Quando Jesus nos convoca a amar ao próximo como a nós mesmos, surge a questão: Quem seria o nosso próximo? Foi essa a pergunta que o Doutor da Lei fez a Jesus e levou o Mestre a narrar a célebre Parábola do Samaritano(Lc 10:30-35), já conhecida de todos nós.
Se a Parábola nos fosse contada hoje, poderíamos imaginar em um cenário mais ou menos assim:
Um jovem gay é espancado na Praça da Sé, em São Paulo. É um lugar bem perigoso e cheio de gente que passa apressada. O jovem, quase desacordado, foi deixado nas escadarias da Catedral por um grupo de rapazes.
Nesse dia, passa por ele um juiz que está se dirigindo ao Tribunal, que fica do outro lado da Praça. Ele olha para o rapaz, mas está apressado para os compromissos do trabalho e não se detém. Igualmente, passa um religioso que o confunde com um mendigo e pensa que, provavelmente, se trata de mais um drogado, como tantos que frequentam a Praça e dormem nas escadarias.
Em seguida, o jovem é avistado por um senhor de aspecto sereno e distinto. É espírita. Ao cruzarem os olhares, o homem realiza uma prece mentalmente , mas também não para porque o local é muito perigoso e não convém ficar por ali por muito tempo.
Por último, aparece um skatista, tatuado, cheio de piercings, mas este se compadece do rapaz. Ele para e, ao perceber que o rapaz teria levado uma surra, pega o celular e liga para o SAMU. Aguarda a chegada do resgate, coloca o skate na mochila, sobe na ambulância e acompanha o moço até o hospital. Após se certificar de que o homem será atendido, pega o celular do rapaz e anota o número.
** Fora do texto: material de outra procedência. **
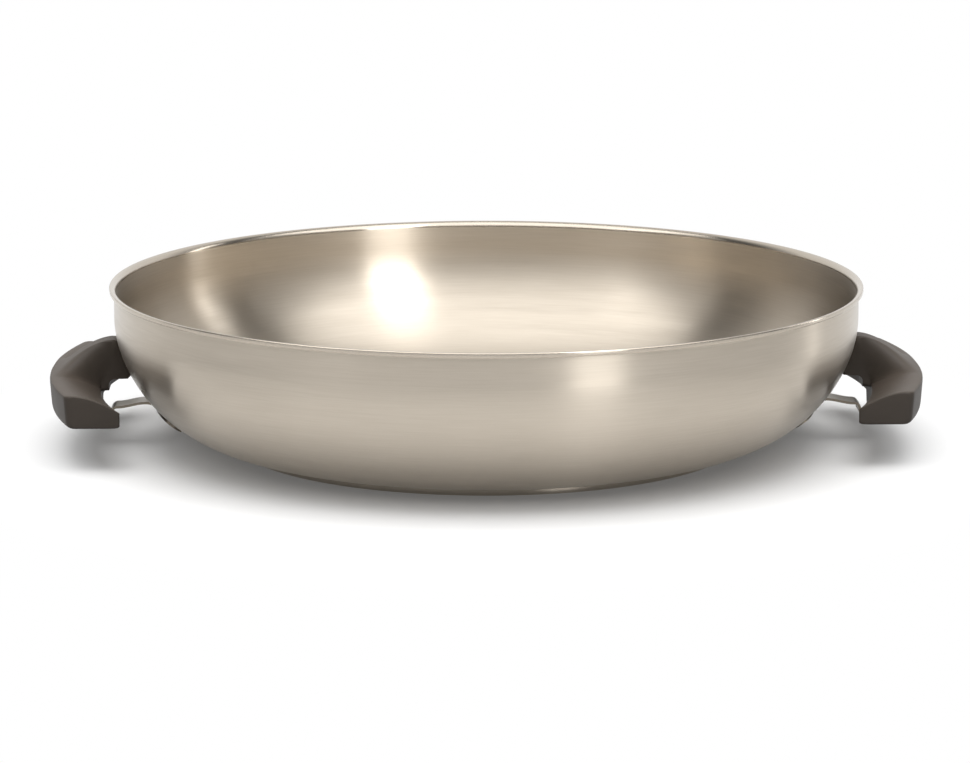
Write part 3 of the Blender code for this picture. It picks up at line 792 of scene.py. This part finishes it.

No dia seguinte, manda uma mensagem de WhatsApp, perguntado sobre seu estado de saúde.
Ao trazermos a Parábola para o nosso cenário atual, vemos que a cena contada por Jesus se repete todos os dias nas cidades onde vivemos.
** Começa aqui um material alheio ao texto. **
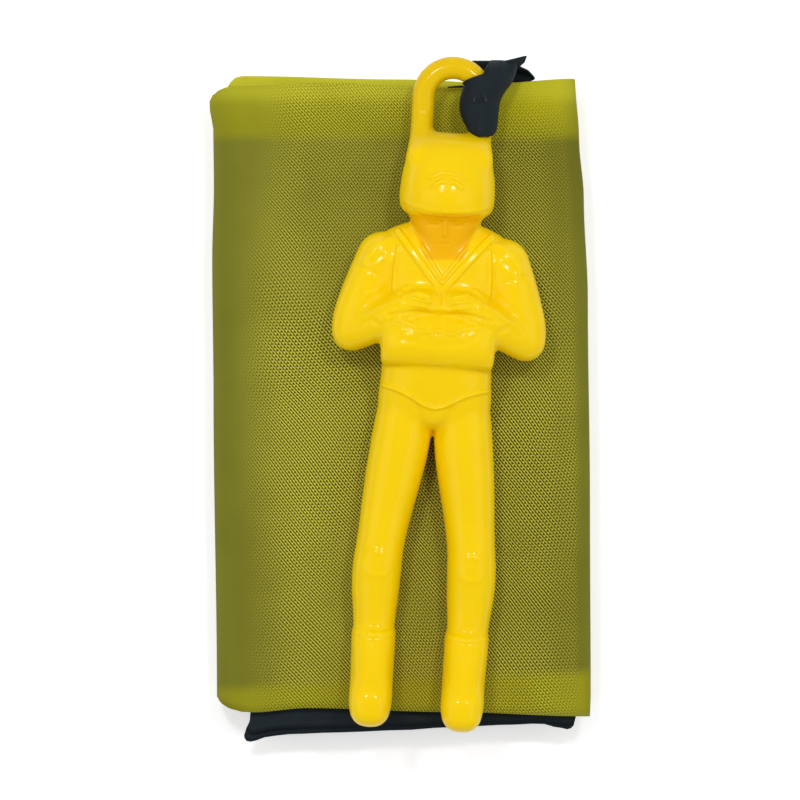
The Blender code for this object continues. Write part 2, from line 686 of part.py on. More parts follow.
def strap_rows():
    """The strap's rows from its round end to the fold line: place along, level and half width."""
    wall = PACK_TOP + RISER_WALL_CLEARANCE + RISER_THICKNESS / 2
    rows = []
    for i in range(1, DISC_STEPS + 1):
        a = math.pi / 2 * i / DISC_STEPS
        y = RISER_PIVOT.y - RISER_DISC_RADIUS * math.cos(a)
        rows.append((y, RISER_LEVEL, RISER_DISC_RADIUS * math.sin(a)))
    rows.append((wall - 2 * RISER_BEND, RISER_LEVEL, RISER_WIDTH / 2))
    for i in range(BEND_STEPS + 1):
        a = math.pi / 2 * i / BEND_STEPS
        y = wall - RISER_BEND + RISER_BEND * math.sin(a)
        rows.append((y, RISER_LEVEL + RISER_BEND - RISER_BEND * math.cos(a), RISER_WIDTH / 2))
    foot = RISER_LEVEL + RISER_BEND
    top = FOLD_LINE.z - FOLD_CLEARANCE
    for part in WALL_RISE_SHARES:
        half = (RISER_WIDTH + (RISER_TOP_WIDTH - RISER_WIDTH) * part) / 2
        rows.append((wall + (FOLD_LINE.y - wall) * part, foot + (top - foot) * part, half))
    return rows


def make_strap(group, carrier, material):
    """The riser's free part: flat inside the pack, then up the pack's top edge to the fold line."""
    bm = bmesh.new()
    lines = []
    for y, z, half in strap_rows():
        lines.append([bm.verts.new((RISER_PIVOT.x + half * share, y, z)) for share in STRAP_ACROSS_SHARES])
    for one, other in zip(lines, lines[1:]):
        for i in range(len(one) - 1):
            bm.faces.new((one[i], one[i + 1], other[i + 1], other[i]))
    thickened(held("riser_strap", mesh_of(bm, "riser_strap"), group, material, carrier), RISER_THICKNESS, 0)


def loop_rows():
    """The sleeve's rows: their middle on the ring's centre line, their outward side, slant and slack."""
    rows = []
    for i in range(LOOP_ROWS):
        a = LOOP_ROUND_ARCH * (1 - i / LOOP_ROWS)
        outward = Vector((math.cos(a), math.sin(a), 0))
        rows.append((outward * RING_RADIUS, outward, 0.0, LOOP_TOP_SLACK))
    for i in range(LOOP_ROWS + 1):
        part = i / LOOP_ROWS
        slack = LOOP_TOP_SLACK + (LOOP_FOOT_SLACK - LOOP_TOP_SLACK) * part
        place = Vector((RING_RADIUS, -LOOP_DOWN_LEG * part, 0))
        rows.append((place, Vector((1, 0, 0)), LOOP_TONGUE * part, slack))
    return rows


def make_loop(group, forms, carrier, material):
    """The sleeve round the ring's right leg, and the web that joins it to the fold line."""
    frame = jumper_frame()
    rows = loop_rows()
    rings = []
    for i, (middle, outward, tongue, slack) in enumerate(rows):
        bulge = LOOP_BULGE * math.sin(math.pi * i / (len(rows) - 1))
        centre = middle - outward * LOOP_INWARD + Vector((0, 0, RING_ABOVE_BACK))
        height = TUBE_CLEAR_RADIUS + LOOP_WALL / 2 + bulge
        front = Vector((0, -tongue, height))
        rings.append(ring_of_points(centre, outward * (TUBE_CLEAR_RADIUS + slack), front, LIMB_ROUND_SHARE))
    bm = bmesh.new()
    skinned(bm, rings, closed_ends=False)
    bm.transform(frame)
    loop = held("riser_loop", mesh_of(bm, "riser_loop"), group, material, carrier)
    thickened(loop, LOOP_WALL, 0)

    half = RISER_TOP_WIDTH / 2
    leg = frame @ Vector((RING_RADIUS, 0, 0))
    start = FOLD_LINE.y - FOLD_CLEARANCE
    shoulder = start - half * WEB_SHOULDER_SHARE
    outline = [
        (leg.x + half * WEB_LEG_LEFT_SHARE, leg.y),
        (leg.x + half * WEB_LEG_RIGHT_SHARE, leg.y),
        (FOLD_LINE.x + half, shoulder),
        (FOLD_LINE.x + half, start),
        (FOLD_LINE.x - half, start),
        (FOLD_LINE.x - half, shoulder),
    ]
    low = WEB_LEVEL - LOOP_WALL / 2
    joined_to(loop, plate("form web", outline, low, low + LOOP_WALL, forms, carrier, material), "with the web")


def bar_tack(name, centre, width, height, group, carrier, material):
    """A zigzag of thread."""
    points = []
    for i in range(TACK_STROKES + 1):
        across = i / TACK_STROKES - MIDDLE_SHARE
        up = MIDDLE_SHARE if i % 2 else -MIDDLE_SHARE
        points.append(centre + Vector((across * width, up * height, 0)))
    bm = tube_mesh(name, points, THREAD_RADIUS, THREAD_RESOLUTION)
    held(name, mesh_of(bm, name), group, material, carrier)


def make_tacks(group, front, jumper, material):
    tail_face = RISER_LEVEL + RISER_THICKNESS / 2
    seam = PANEL_TOP + CLOTH_GAP + TAIL_SEAM_DEPTH / 2
    place = Vector((RISER_PIVOT.x, seam, tail_face + CLOTH_GAP + THREAD_RADIUS))
    bar_tack("tail_bar_tack", place, TAIL_TACK_WIDTH, TAIL_TACK_HEIGHT, group, front, material)
    leg = jumper_frame() @ Vector((RING_RADIUS - LOOP_INWARD, 0, 0))
    loop_face = RING_LEVEL + TUBE_CLEAR_RADIUS + LOOP_WALL + LOOP_BULGE
    place = Vector((leg.x, leg.y, loop_face + CLOTH_GAP + THREAD_RADIUS))
    bar_tack("loop_bar_tack", place, LOOP_TACK_WIDTH, LOOP_TACK_HEIGHT, group, jumper, material)


def main():
    parts, forms = cleared()
    plastic = finish("yellow plastic", YELLOW, 0.25)
    crown = finish("green nylon", GREEN, 0.6)
    black = finish("black nylon", BLACK, 0.6)
    thread = finish("black thread", THREAD, 0.7)

    back = pivot("canopy back", Vector(), parts)
    front = pivot("open axis", OPEN_LINE, parts, back)
    riser = pivot("sway axis", RISER_PIVOT, parts, front)
    jumper = pivot("fold axis", FOLD_LINE, parts, riser)

    make_canopy(parts, back, front, crown)
    make_panels(parts, back, front, black)
    make_tail(parts, front, black)
    make_strap(parts, riser, black)
    make_loop(parts, forms, jumper, black)
    make_tacks(parts, front, jumper, thread)
    make_jumper(parts, forms, jumper, plastic)
    bpy.context.view_layer.update()


main()
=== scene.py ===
"""A packed toy parachute, dressed around its CAD frame: folded crown, black panels, riser and moulded jumper."""

import math

import bmesh
import bpy
import numpy as np
from mathutils import Matrix, Vector


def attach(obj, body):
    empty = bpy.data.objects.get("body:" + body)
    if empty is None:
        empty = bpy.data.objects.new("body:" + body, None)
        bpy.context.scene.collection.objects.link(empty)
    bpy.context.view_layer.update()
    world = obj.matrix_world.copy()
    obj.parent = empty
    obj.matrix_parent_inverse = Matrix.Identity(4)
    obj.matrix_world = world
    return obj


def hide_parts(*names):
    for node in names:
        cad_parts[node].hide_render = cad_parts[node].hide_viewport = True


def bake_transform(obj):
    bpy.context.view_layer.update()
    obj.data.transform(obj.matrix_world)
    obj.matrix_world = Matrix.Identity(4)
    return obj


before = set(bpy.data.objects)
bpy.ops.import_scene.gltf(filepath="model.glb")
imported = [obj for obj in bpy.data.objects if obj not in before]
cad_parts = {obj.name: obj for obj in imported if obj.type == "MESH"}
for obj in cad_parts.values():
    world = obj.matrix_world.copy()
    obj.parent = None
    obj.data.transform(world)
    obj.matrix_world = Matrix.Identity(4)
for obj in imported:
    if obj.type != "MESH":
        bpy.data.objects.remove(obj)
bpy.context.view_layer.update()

bl_info = {
    "name": "Toy parachute",
    "version": (1, 0, 0),
    "blender": (4, 5, 0),
    "location": "3D View > Sidebar > Toy parachute",
    "description": "Builds the looks of a packed toy parachute around its CAD frame",
    "category": "Object",
}

MM = 0.001
TURN = 2 * math.pi

# The pack, as the CAD has it
PACK_WIDTH = 56.9 * MM
PACK_LENGTH = 94.5 * MM
PACK_HEIGHT = 9.5 * MM
SPLIT_LEVEL = PACK_HEIGHT / 2
FOLD_ROUNDING = 6.0 * MM
PANEL_TOP = 38.75 * MM
STACK_HALF_LENGTH = 44.3 * MM
CROWN_ROWS = 4
PANEL_PLIES = 8

# The pack's edges: a share along the edge, then its place as a share of the pack's width or length
LEFT_EDGE = ((0.0, -0.480), (0.5, -0.489), (0.735, -0.4925), (0.86, -0.488), (0.95, -0.4895), (0.99, -0.499), (1.0, -0.4995))
RIGHT_EDGE = ((0.0, 0.4975), (0.03, 0.4995), (0.34, 0.4975), (0.656, 0.492), (0.814, 0.4815), (0.908, 0.469), (1.0, 0.459))
TOP_EDGE = (
    (0.0, 0.4725), (0.012, 0.4815), (0.03, 0.4885), (0.05, 0.4920), (0.1, 0.4925), (0.32, 0.4985), (0.62, 0.4900),
    (0.69, 0.4905), (0.80, 0.4985), (1.0, 0.505),
)
BOTTOM_EDGE = (
    (0.0, -0.469), (0.012, -0.479), (0.03, -0.4855), (0.05, -0.4895), (0.07, -0.492), (0.1, -0.4925), (0.24, -0.4857),
    (0.62, -0.492), (1.0, -0.499),
)
BACK_TOP_EDGE = (
    (0.0, 0.4725), (0.036, 0.4735), (0.052, 0.500), (0.066, 0.5085), (0.09, 0.5115), (0.52, 0.506), (0.8, 0.500),
    (1.0, 0.498),
)
BACK_BOTTOM_EDGE = ((0.0, -0.4665), (0.06, -0.480), (0.5, -0.484), (1.0, -0.488))
FOOT_EDGE = (
    (0.0, -0.528), (0.012, -0.5385), (0.03, -0.5400), (0.065, -0.533), (0.125, -0.528), (0.29, -0.525),
    (0.47, -0.5215), (0.63, -0.5165), (0.80, -0.513), (0.89, -0.511), (0.955, -0.518), (0.98, -0.5205),
    (0.992, -0.516), (1.0, -0.500),
)
FOOT_SIDE = ((-0.5365, -0.415), (-0.521, -0.404), (-0.506, -0.393))
FOOT_RIGHT = 0.461
FOOT_DROPS = (0.72, 1.0, 0.45, 0.20)
PLY_DROPS = (0.0, 0.14, 0.05, 0.22, 0.10, 0.30, 0.02, 0.17)

# The joints' places, as the CAD has them
FOLD_LINE = Vector((14.0, 50.85, 12.075)) * MM
RISER_LEVEL = 7.05 * MM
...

Ao pensarmos em quem é nosso próximo, somos tentados a auxiliar sem pensar as pessoas do nosso grupo familiar; do nosso núcleo de trabalho; aqueles que estudaram na mesma escola que nós; que moram perto da nossa casa ou que frequentam o nosso Centro Espírita. A isto se denomina homofilia, que é o amor entre os iguais, entre aqueles que compartilham características comuns (crenças, valores, instrução, origem etc), o que torna a comunicação e o relacionamento mais fáceis. Há uma identidade imediata entre aqueles que se parecem.
Mas, quem ajuda àqueles profundamente diferentes? Quando nos sentimos tocados ao ver o outro, profundamente diferente de nós, em situação de risco? Quando nos dispomos a verdadeiramente auxiliar quem é diferente de nós sem qualquer julgamento sobre a sua condição? Quando concordamos em amparar sem querer converter o outro às nossas crenças, preferências políticas, escolhas e valores?
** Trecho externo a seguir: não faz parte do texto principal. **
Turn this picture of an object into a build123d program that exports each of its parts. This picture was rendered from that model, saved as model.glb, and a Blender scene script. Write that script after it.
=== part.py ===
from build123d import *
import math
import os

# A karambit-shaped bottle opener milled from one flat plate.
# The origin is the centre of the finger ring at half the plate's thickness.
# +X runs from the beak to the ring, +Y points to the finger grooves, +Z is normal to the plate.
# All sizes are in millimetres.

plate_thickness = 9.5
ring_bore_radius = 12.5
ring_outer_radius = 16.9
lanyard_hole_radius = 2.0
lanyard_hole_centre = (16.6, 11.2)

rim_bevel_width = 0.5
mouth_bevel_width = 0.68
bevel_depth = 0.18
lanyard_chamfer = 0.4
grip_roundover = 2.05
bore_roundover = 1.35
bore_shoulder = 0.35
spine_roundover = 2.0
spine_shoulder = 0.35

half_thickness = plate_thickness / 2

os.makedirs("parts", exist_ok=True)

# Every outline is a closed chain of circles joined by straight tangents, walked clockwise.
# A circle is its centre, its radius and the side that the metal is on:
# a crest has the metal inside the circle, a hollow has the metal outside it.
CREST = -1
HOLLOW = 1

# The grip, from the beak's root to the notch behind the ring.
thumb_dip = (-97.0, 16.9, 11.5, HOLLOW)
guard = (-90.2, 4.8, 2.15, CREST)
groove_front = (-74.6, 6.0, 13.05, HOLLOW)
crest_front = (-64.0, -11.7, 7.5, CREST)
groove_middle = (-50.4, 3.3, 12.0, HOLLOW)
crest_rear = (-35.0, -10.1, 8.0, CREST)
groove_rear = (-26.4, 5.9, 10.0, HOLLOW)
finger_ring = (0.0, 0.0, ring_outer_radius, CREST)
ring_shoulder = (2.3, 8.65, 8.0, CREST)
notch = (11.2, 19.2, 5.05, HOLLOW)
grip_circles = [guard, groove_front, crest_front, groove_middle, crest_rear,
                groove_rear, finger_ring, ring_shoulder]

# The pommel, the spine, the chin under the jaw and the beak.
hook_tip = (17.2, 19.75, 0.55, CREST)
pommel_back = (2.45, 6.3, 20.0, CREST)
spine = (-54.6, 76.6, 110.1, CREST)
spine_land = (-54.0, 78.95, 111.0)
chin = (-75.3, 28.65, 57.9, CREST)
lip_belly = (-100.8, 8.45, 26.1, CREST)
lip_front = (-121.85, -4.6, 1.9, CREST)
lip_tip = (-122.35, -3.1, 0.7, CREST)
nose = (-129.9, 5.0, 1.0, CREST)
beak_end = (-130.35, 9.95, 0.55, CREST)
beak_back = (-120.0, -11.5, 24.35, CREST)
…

Neste momento em que vemos o mundo tão polarizado, favorecendo a exacerbação das diferenças, precisamos ter redobrado cuidado para não estimularmos o ódio gratuito ou para não sermos contaminados por ele.
O amor ao próximo só acontece quando somos capazes de sentir compaixão por aqueles que se distinguem de tudo o que acreditamos e que são profundamente diferentes de nós.
Mais do que nunca, ao nos dispormos a ver o outro além do espelho que só reflete a nossa própria imagem e semelhança, precisamos buscar a face multifacetada de Deus que nos criou tão diferentes, mas tão parecidos com Ele porque destinados à plenitude.